É assim que prisioneiros ligados ao PCC (Primeiro Comando da Capital), a organização criminosa que atua nos presídios de São Paulo, chamam as autoridades: "os gravatas".
Claro que o apelido se deu por oposição: o uniforme dos presos é bem outro, todos deitados no chão para a revista da tropa de choque, todos nus, vestindo apenas uma cueca. Nudez é coisa de pré-história, coisa de homem incivilizado.
Gravata é poder, e pênis, símbolo fálico por excelência -e já foi sinônimo de respeito. Hoje nada significa. Os homens usam não se sabe por quê.
A gravata e sua parelha, o terno, são a expressão da falta de originalidade proposital -não deixa de ser um uniforme, uma espécie de fantasia que veste um exército de burocratas, todos iguais, enfronhados em papéis e arrazoados inúteis, alheios ao significado da vida real.
Estavam de terno e gravata, por exemplo, os três militares sérvios da Bósnia julgados no dia 22 último pelo tribunal de crimes de guerra em Haia, na Holanda. Os três foram considerados culpados de torturar e estuprar meninas de 12 e 15 anos de idade na guerra da Bósnia (1991-95). Foi o primeiro julgamento em que abusos sexuais foram qualificados como crime contra a humanidade.
Esses criminosos estavam de terno e gravata para quê? Para impor respeito? Para demonstrar respeito pelos outros homens de gravata no tribunal?
No universo dos presídios, "gravatas" são os advogados, os juízes, os políticos e seus secretários. Todos muito cobertos, protegidos. Certamente os presos, nus, enxergam o terno e a gravata (de origem inglesa, se não me engano) como uma fantasia cínica que a autoridade criou e usa para se esconder, se mascarar, se diferenciar do populacho encarcerado.
Os gravatas de Brasília é que deram um show de falta de respeito na semana passada: delações, denúncias, acusações mútuas de corrupção, grampos. O senador Antonio Carlos Magalhães chamou o ministro dos transportes de "Eliseu Quadrilha" (em vez de Padilha). Afirmou que basta quebrar o sigilo de Eduardo Jorge, ex-assessor de não-sei-quê de Fernando Henrique Cardoso, para se chegar ao próprio presidente. Disse ainda que teria a lista de todos que votaram (em voto supostamente secreto e eletrônico) contra ou a favor do ex-senador cassado Luiz Estevão. E acusou a senadora Heloísa Helena (PT-AL) de ter votado a favor de Luiz Estevão a pedido de Renan Calheiros (PMDB-AL).
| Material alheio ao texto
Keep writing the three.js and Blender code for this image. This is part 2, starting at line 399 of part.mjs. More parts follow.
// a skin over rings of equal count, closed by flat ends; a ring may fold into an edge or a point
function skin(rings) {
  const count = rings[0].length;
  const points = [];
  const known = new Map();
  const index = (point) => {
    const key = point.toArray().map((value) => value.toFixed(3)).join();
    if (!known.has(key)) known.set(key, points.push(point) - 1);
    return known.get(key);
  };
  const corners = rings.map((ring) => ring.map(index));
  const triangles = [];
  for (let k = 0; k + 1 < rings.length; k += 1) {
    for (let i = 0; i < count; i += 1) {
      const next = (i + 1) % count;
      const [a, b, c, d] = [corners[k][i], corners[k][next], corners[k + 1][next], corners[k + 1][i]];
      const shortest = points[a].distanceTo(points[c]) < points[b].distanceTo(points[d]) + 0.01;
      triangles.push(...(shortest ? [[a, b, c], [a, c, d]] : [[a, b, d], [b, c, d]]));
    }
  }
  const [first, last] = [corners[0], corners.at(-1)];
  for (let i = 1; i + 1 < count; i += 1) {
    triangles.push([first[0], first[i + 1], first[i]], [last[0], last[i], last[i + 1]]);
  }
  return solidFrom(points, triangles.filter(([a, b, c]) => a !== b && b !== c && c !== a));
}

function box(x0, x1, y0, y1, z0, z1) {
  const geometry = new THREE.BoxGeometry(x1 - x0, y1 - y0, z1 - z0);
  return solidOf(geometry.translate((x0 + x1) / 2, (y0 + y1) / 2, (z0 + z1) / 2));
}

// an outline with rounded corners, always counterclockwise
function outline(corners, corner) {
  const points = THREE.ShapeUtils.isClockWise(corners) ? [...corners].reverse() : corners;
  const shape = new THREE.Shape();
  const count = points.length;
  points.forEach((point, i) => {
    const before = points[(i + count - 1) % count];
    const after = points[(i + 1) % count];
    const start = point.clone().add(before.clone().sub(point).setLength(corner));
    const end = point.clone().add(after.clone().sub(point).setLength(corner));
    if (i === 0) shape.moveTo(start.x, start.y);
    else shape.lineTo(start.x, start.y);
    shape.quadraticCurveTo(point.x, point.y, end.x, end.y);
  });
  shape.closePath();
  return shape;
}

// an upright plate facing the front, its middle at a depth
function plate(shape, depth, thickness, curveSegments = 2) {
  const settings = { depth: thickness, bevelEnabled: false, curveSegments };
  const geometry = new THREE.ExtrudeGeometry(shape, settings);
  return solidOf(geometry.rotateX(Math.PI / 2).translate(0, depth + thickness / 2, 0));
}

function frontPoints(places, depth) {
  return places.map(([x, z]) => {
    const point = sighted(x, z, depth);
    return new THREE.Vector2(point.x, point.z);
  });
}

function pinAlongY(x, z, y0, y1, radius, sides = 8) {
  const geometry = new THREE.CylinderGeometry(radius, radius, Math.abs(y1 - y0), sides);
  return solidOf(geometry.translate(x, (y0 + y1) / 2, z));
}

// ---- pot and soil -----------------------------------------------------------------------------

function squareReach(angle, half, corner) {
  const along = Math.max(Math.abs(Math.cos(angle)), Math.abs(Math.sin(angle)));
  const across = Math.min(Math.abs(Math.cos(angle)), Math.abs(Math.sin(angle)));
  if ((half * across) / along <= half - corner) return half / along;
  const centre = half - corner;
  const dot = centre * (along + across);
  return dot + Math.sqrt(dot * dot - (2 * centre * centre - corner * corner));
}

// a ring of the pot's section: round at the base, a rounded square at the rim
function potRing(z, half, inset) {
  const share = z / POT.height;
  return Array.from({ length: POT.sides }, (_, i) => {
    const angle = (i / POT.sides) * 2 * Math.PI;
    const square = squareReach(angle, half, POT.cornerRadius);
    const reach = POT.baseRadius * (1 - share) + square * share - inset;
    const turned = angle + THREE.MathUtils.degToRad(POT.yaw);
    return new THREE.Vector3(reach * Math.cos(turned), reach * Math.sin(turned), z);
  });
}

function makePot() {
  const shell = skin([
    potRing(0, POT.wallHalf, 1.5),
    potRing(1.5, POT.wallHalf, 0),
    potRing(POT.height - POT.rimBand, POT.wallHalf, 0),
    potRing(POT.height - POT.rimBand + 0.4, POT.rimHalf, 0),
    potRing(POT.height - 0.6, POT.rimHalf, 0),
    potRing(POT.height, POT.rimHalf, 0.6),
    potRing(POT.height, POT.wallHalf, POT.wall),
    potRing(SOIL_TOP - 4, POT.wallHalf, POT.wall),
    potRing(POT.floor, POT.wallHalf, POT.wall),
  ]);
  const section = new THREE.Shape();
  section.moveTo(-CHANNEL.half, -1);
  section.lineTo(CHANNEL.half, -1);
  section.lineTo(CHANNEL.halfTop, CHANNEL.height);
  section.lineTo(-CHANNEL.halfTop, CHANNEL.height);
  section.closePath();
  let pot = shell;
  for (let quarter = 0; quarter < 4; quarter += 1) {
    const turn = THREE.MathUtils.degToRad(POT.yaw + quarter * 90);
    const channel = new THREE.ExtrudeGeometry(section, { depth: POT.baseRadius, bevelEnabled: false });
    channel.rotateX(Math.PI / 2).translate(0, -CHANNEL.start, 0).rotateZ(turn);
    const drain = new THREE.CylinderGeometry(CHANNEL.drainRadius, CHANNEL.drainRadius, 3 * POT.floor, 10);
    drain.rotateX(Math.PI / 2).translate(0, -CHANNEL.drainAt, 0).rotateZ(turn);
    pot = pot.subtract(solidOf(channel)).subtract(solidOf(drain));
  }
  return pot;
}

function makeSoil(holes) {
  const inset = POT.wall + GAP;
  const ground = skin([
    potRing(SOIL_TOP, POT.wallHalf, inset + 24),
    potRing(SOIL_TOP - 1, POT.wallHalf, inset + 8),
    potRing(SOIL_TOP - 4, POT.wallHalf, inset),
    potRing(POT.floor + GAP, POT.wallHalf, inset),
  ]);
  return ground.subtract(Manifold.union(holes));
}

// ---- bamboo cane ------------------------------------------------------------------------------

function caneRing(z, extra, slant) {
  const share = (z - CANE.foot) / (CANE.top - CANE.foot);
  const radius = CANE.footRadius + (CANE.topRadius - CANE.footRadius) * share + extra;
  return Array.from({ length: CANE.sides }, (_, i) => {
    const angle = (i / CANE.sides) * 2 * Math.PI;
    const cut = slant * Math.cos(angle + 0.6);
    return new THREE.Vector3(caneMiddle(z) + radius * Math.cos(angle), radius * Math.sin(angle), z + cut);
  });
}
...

A senadora chamou ACM de "canalha" na TV. E todos usam terno e gravata, com exceção da senadora, mulher a quem, como sempre, cabe o papel de "traidora" no fim da história.
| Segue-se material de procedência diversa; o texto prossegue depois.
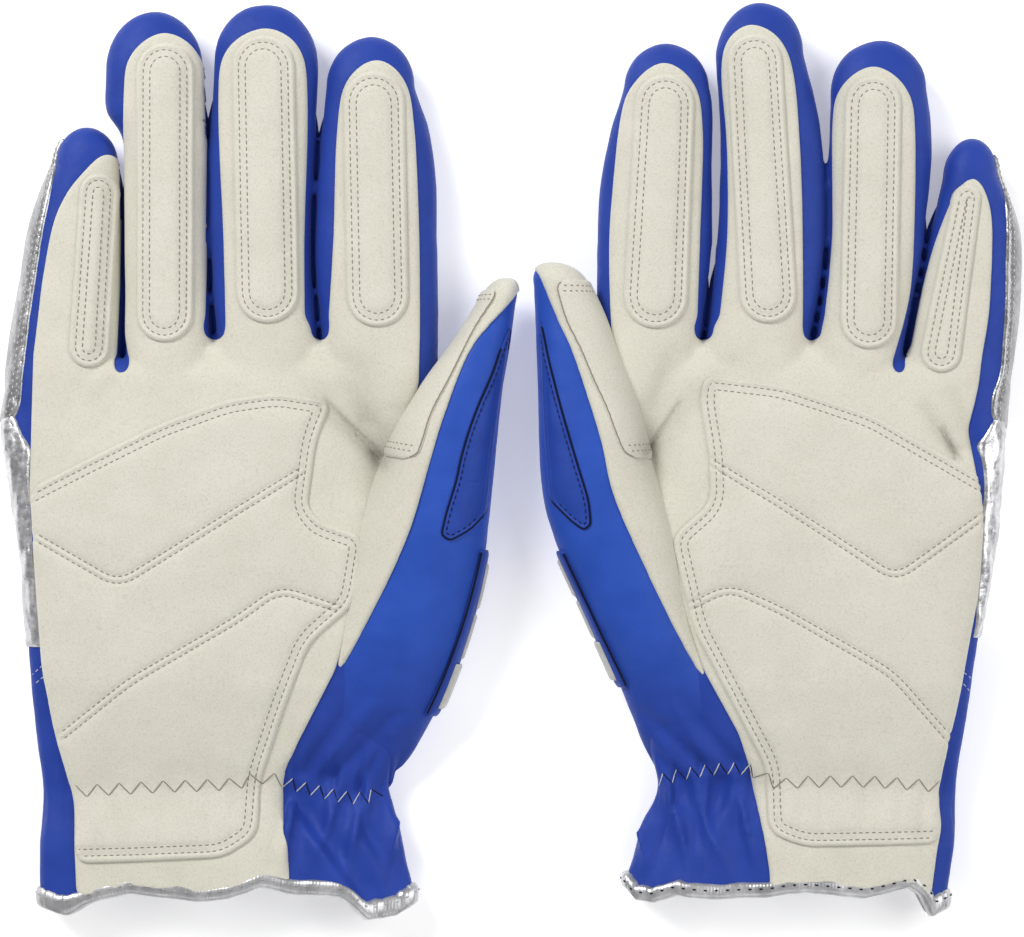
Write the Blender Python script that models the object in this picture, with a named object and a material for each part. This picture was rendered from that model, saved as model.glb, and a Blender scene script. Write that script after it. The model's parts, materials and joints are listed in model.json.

Por falar em máscaras, Carnaval tem, definitivamente, um quê de manifestação cultural cafona e medíocre. No Rio de Janeiro, o cantor brega-romântico Elimar Santos é que inaugurou domingo o desfile do sambódromo: todo de branco, cantando num carro de som, e a platéia acenando lenços brancos. Era uma manifestação de paz. Que paz? Depois entrou na passarela o supra-sumo da cultura inútil: Silvio Santos e sua turma.
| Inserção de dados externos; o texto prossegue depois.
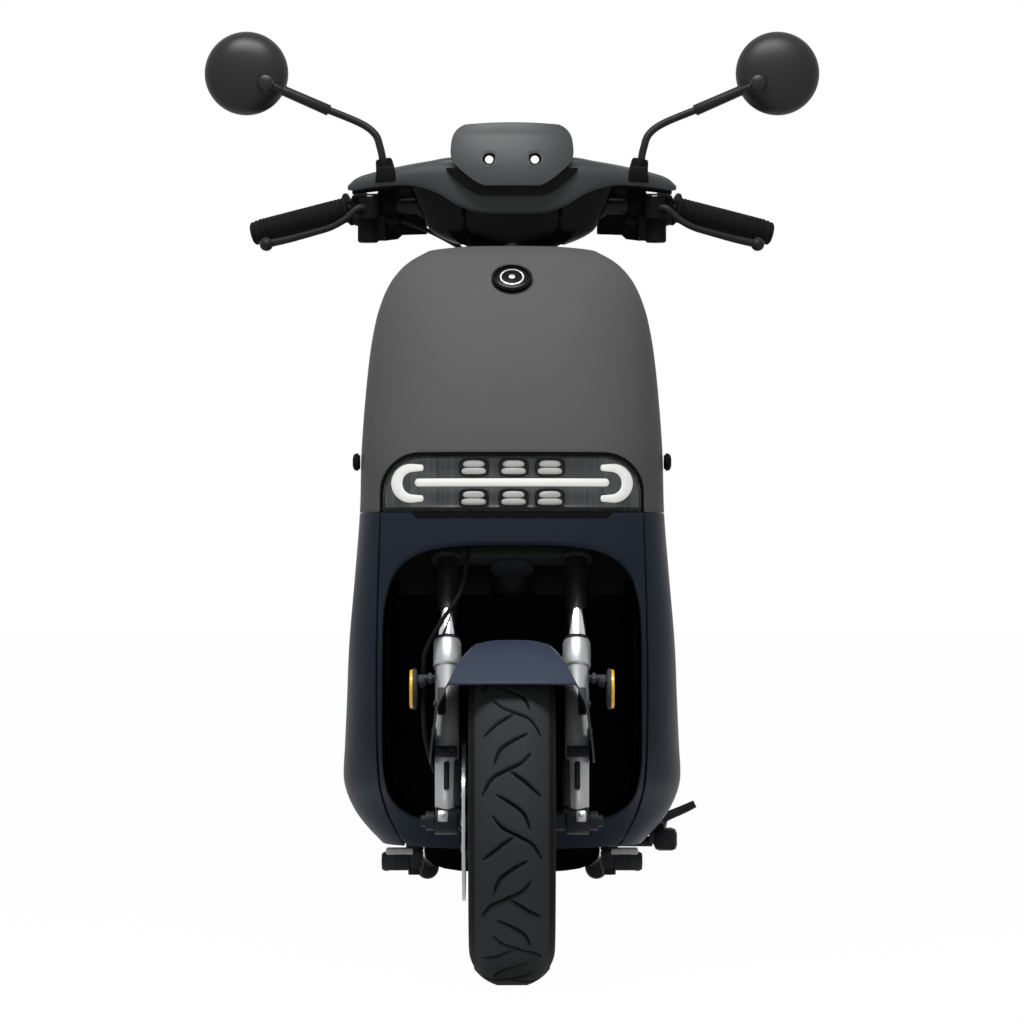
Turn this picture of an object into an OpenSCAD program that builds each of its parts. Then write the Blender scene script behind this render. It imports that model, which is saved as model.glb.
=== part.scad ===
// Moped scooter, built on its front axle. Front is -Y, up is +Z, millimetres.

/* [Wheels] */
// Outer diameter of the front tyre
front_tyre_d = 410; // [404:1:414]
// Width of the front tyre
front_tyre_w = 110; // [104:1:112]
// Outer diameter of the rear tyre
rear_tyre_d = 416; // [410:1:420]
// Width of the rear tyre
rear_tyre_w = 120; // [110:1:124]
// Diameter of the rims where the beads sit
bead_d = 254; // [252:1:258]
// Distance between the two axles
wheelbase = 1290; // [1280:2:1310]
// Diameter of both wheel axles
axle_d = 15; // [14:0.5:16]
// Diameter of the front brake disc
disc_d = 200; // [190:2:204]

/* [Fork] */
// Lean of the steering axis from vertical, degrees
rake = 26; // [25.5:0.1:26.5]
// Distance between the two fork tubes
fork_gap = 164; // [162:1:168]
// Diameter of the sliding fork tubes
tube_d = 28; // [26:0.5:29]
// Diameter of the steering stem
stem_d = 28; // [25:0.5:30]

/* [Handlebar] */
// Diameter of the handlebar tube
bar_d = 22.2; // [20:0.2:23]
// Diameter of the grips
grip_d = 34; // [31:0.5:36]
// Length of each grip
grip_l = 131; // [118:1:133]
// Diameter of the round mirrors
mirror_d = 112; // [100:1:120]
// Diameter of the ball at the lever ends
ball_d = 18; // [14:0.5:19]

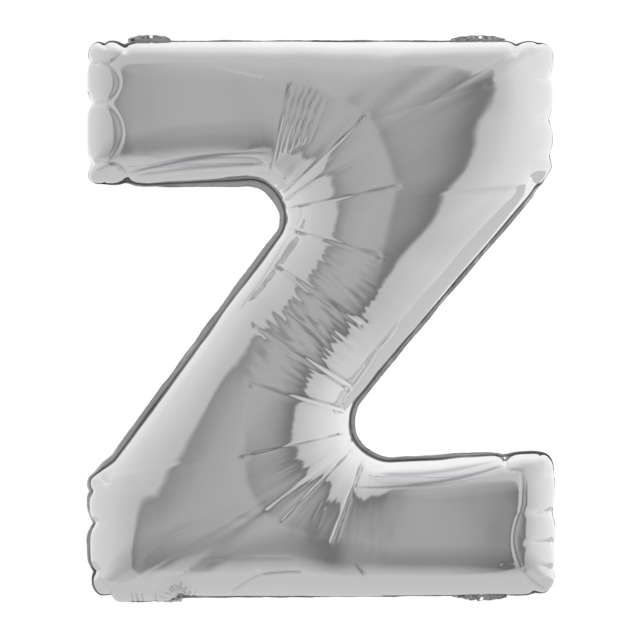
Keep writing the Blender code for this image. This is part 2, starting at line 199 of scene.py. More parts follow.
# Swells beside the welds and along the bars: x, y at both ends, half width in steps, height in mm at both ends
SWELLS = (
    (250, 305, 200, 398, 17, 3.4, 2.9), (200, 398, 146, 482, 17, 2.9, 1.0), (122, 502, 122, 578, 22, 3.8, 3.8), (513, 72, 516, 100, 22, 3.0, 3.0),
    (165, 107, 285, 107, 24, 1.5, 3.0), (99, 103, 101, 103, 9, 1.5, 1.5), (99, 163, 101, 163, 9, 1.5, 1.5), (541, 513, 540, 513, 9, 1.2, 1.2),
)

# Small dents at the far ends of the creases: x, y, depth in mm, size in steps
DIMPLES = ((363, 119, 1.6, 2.6), (395, 187, 1.8, 2.6), (379, 258, 1.2, 2.6), (244, 457, 2.0, 3.0), (250, 386, 1.0, 2.4), (362, 326, 0.9, 2.4), (254, 327, 0.9, 2.4))


def place(px, py):
    """Frame steps to metres."""
    return ((px - 320.5) * MM_PER_PX / 1000, (318 - py) * MM_PER_PX / 1000)


EYE_X, EYE_Z = place(320, 320)
SPOKES = tuple((r[0],) + place(r[1], r[2]) + place(r[3], r[4]) + (r[5],) for r in LINES)
STATION, _k = {}, END_CELLS
for _r in LINES:
    STATION[_r[0]] = _k
    _k += _r[5]
CELLS = _k + END_CELLS


# ------------------------------------------------------------------ outline
def inset(corners, distance):
    count = len(corners)
    xz = np.array([(c[1], c[2]) for c in corners])
    along = np.roll(xz, -1, axis=0) - xz
    along /= np.linalg.norm(along, axis=1)[:, None]
    inward = np.stack([along[:, 1], -along[:, 0]], axis=1)
    moved = []
    for i, (name, _, _, radius) in enumerate(corners):
        a, b = (i - 1) % count, i
        sides = np.array([inward[a], inward[b]])
        x, z = np.linalg.solve(sides, sides @ xz[i] + distance)
        convex = along[a][0] * along[b][1] - along[a][1] * along[b][0] < 0
        moved.append((name, x, z, radius - distance if convex else radius + distance))
    return moved


def fillet(corners, i, steps):
    count = len(corners)
    before, here, after = (np.array(corners[k % count][1:3]) for k in (i - 1, i, i + 1))
    t_in = (here - before) / np.linalg.norm(here - before)
    t_out = (after - here) / np.linalg.norm(after - here)
    angle, radius = math.acos(float(np.clip(t_in @ t_out, -1, 1))), corners[i][3]
    start = here - t_in * radius * math.tan(angle / 2)
    side = math.copysign(1.0, t_in[0] * t_out[1] - t_in[1] * t_out[0])
    centre = start + np.array([-t_in[1], t_in[0]]) * side * radius
    arm, out = start - centre, []
    for k in range(steps + 1):
        c, s = math.cos(side * angle * k / steps), math.sin(side * angle * k / steps)
        out.append(centre + np.array([c * arm[0] - s * arm[1], s * arm[0] + c * arm[1]]))
    return out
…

E Carnaval é a época em que fazem a concessão de enfiar negros na TV, nas colunas sociais das revistas, dos jornais. E é também a única época em que distribuem camisinhas grátis, a torto e a direito, como se fosse uma obrigação fazer sexo nesses dias, ou como se não se fizesse no resto do ano.
Ouvi dizer em algum lugar que estão querendo acabar com o terno e a gravata. Podiam acabar também com o Carnaval.